The equity markets too reacted negatively to finance minister Nirmala Sitharaman’s suggestion to increase public shareholding in listed companies to 35% from the current 25%. The possibility of a situation similar to when Sebi implemented the 25% public shareholding norm during 2010-13, when listed subsidiaries of MNCs chose to delist, weighed on market sentiments. If Sebi does take note of the nudge and goes through with the increased public shareholding norms, then investors can expect a slew of offers for sale as companies comply with the norms.

S. Krishnakumar, chief investment officer, Sundaram Asset Management Co. Ltd, pointed out to the dampening impact of an increase in supply of shares on prices . “A 2- 3 trillion supply of stocks may depress prices but it may happen over a period of time and, impact may be lower,” he said. “Indices such as the MSCI Emerging Market Index are based on free-float market capitalization.

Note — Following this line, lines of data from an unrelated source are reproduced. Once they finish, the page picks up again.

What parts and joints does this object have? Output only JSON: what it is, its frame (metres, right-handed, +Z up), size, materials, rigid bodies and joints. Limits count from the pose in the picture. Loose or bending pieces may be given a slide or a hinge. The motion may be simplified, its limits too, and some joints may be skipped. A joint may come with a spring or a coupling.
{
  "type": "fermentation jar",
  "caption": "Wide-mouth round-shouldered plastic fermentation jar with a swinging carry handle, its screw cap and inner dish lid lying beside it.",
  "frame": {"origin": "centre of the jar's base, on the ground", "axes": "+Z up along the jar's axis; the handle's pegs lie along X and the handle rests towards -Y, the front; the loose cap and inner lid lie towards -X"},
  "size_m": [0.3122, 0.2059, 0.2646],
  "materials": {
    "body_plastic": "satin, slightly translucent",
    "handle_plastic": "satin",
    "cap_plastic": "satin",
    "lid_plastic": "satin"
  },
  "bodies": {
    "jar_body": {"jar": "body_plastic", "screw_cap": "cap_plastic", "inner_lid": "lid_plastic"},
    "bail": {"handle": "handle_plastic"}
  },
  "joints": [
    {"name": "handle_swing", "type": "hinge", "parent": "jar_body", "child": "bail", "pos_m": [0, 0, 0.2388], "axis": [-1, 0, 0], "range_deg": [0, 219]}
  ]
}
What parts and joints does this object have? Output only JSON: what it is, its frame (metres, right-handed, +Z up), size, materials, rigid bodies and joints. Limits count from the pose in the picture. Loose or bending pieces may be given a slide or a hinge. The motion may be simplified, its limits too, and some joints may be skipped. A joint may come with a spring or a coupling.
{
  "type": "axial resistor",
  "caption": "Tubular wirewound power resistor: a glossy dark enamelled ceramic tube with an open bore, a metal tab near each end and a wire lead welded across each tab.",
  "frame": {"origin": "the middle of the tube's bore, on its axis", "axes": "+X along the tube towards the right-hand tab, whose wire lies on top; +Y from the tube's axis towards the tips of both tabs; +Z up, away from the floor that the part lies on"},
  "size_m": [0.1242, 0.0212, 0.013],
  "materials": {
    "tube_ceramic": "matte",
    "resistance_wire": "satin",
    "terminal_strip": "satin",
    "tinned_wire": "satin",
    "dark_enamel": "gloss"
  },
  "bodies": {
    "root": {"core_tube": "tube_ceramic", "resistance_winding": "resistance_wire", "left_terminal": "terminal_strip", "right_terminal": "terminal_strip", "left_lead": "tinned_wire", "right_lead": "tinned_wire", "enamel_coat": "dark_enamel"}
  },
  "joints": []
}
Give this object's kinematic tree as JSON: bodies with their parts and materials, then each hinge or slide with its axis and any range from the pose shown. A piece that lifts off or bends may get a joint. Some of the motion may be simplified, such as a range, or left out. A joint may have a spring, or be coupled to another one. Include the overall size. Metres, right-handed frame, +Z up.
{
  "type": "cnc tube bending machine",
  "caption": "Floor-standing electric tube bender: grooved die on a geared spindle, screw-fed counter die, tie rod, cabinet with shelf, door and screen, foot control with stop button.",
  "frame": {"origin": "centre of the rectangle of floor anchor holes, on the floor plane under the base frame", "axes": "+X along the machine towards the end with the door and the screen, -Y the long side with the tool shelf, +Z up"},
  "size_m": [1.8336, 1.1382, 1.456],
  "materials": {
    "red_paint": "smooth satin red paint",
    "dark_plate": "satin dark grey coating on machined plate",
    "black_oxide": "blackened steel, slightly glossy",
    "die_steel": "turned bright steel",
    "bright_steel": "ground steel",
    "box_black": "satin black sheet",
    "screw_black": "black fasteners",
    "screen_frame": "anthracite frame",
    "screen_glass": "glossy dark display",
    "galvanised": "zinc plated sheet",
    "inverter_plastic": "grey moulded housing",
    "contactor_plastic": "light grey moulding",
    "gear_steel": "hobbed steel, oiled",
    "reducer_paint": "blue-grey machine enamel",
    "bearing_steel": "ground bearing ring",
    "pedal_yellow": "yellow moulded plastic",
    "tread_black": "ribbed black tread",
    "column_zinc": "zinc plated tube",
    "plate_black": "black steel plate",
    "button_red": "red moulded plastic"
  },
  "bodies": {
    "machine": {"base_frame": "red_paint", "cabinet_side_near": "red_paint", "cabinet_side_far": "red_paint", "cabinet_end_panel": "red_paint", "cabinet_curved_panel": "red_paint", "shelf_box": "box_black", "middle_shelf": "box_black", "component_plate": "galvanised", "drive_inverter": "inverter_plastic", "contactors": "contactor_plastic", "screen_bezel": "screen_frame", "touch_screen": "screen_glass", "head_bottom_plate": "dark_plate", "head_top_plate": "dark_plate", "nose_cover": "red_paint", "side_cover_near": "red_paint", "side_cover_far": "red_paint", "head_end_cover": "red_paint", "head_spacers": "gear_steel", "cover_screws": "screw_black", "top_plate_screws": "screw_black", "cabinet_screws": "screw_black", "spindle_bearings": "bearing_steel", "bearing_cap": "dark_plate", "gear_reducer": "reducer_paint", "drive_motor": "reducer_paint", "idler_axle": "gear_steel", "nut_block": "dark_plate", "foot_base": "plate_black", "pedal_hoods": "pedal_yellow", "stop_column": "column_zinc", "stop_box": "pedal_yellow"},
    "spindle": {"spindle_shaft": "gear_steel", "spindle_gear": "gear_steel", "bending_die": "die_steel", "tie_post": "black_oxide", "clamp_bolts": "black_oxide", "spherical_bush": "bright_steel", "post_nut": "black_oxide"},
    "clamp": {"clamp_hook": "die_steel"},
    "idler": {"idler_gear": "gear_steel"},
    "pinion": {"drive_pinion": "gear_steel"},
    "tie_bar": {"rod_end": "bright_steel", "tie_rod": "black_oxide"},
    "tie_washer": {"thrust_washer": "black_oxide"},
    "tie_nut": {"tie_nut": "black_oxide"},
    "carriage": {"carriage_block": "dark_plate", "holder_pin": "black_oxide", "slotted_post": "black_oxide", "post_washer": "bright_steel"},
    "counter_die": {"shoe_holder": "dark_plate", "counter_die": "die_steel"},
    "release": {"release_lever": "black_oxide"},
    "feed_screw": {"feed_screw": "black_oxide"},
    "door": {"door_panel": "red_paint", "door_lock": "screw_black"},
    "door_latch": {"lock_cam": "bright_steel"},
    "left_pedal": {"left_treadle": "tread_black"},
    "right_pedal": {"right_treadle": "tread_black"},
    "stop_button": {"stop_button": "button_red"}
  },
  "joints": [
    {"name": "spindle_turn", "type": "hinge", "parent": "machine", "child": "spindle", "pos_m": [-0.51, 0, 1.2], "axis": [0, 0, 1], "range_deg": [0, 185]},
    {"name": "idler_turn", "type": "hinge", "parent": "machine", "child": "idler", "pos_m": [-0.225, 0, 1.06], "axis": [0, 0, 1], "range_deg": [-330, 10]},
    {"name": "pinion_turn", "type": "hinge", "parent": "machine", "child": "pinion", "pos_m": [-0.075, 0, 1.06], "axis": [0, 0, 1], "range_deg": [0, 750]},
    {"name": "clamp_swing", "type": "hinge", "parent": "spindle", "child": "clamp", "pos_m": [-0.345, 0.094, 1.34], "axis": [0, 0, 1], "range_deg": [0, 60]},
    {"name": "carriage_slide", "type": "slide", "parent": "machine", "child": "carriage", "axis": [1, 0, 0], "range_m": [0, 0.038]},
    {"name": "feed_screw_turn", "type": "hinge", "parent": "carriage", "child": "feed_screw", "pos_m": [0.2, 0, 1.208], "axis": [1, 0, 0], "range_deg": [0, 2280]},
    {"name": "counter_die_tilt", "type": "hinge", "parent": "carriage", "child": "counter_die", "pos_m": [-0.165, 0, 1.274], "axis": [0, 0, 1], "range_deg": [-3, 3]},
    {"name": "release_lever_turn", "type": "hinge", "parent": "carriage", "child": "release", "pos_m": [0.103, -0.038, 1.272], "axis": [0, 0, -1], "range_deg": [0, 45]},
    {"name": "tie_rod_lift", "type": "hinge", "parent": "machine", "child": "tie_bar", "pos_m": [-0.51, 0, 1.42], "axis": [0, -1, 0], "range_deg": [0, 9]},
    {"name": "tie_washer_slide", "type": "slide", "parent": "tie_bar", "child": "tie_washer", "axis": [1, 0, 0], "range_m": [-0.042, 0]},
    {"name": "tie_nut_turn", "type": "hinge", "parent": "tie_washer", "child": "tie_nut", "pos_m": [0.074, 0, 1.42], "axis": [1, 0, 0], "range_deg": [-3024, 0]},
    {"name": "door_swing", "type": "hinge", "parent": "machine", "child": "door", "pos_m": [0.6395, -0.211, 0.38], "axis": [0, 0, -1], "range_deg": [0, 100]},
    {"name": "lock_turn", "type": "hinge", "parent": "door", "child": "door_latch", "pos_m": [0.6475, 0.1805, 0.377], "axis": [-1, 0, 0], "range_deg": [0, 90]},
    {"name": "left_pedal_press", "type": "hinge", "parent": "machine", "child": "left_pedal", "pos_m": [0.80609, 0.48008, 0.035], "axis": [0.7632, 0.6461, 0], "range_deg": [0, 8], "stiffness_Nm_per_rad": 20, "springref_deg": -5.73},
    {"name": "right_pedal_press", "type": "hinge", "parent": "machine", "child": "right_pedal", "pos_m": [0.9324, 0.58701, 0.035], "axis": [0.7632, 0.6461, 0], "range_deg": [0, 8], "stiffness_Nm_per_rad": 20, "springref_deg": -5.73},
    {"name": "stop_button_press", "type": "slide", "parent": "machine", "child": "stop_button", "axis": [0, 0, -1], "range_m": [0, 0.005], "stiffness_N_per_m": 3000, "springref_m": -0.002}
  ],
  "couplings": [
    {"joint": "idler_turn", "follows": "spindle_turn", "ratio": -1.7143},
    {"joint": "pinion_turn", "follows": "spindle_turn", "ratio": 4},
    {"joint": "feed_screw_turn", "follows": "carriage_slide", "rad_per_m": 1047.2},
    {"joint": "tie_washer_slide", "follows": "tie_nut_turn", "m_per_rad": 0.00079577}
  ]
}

If the free float of stocks goes up, then India’s weight in the index too will go up, leading to greater foreign capital flowing into Indian stocks,” said Pankaj Tibrewal, senior vice-president of Kotak Mahindra Asset Management Co.

Debt markets cheered the budget with 10-year government securities seeing a 10 bps fall in yield. “Containing the fiscal deficit to 3.3% of the GDP was the big positive for the debt markets,” said Mahendra Jajoo, head, fixed income, Mirae Asset Management Ltd. The announcement that the government will look to external markets to raise a part of its gross borrowing program was also well-received. “I expect 10-year yields to settle lower at 6-6.25%,” said Jajoo. “But the decline will not be secular and investors must expect some volatility,” he added.

Two profiles of debt fund investors are likely to benefit the most from the conditions. First, investors with around a three-year investment horizon and medium risk appetite who don’t have a high-return expectation will benefit from investing in the short-duration debt fund category. Second, investors, who want to participate in the downward movement of interest rates, have a longer horizon and are willing to absorb some volatility, will benefit from the appreciation in bond values as yields trend down over time. Long-duration bond funds will give the best shot at the opportunity. The finance minister also reiterated the importance of retail participation in debt markets. To encourage retail participation in treasury bills and G-secs, the finance minister proposed strengthening institutional infrastructure.

If the annual dose of personal monetary stimulus in the form of income-tax breaks did not come through in this budget, it left investors with a road map of what can happen. Household savings rate, which have been low, may not get an immediate reason to revive. But there are clues to what may be possible in the future and that gives hope for better times to come.

[“source=livemint”]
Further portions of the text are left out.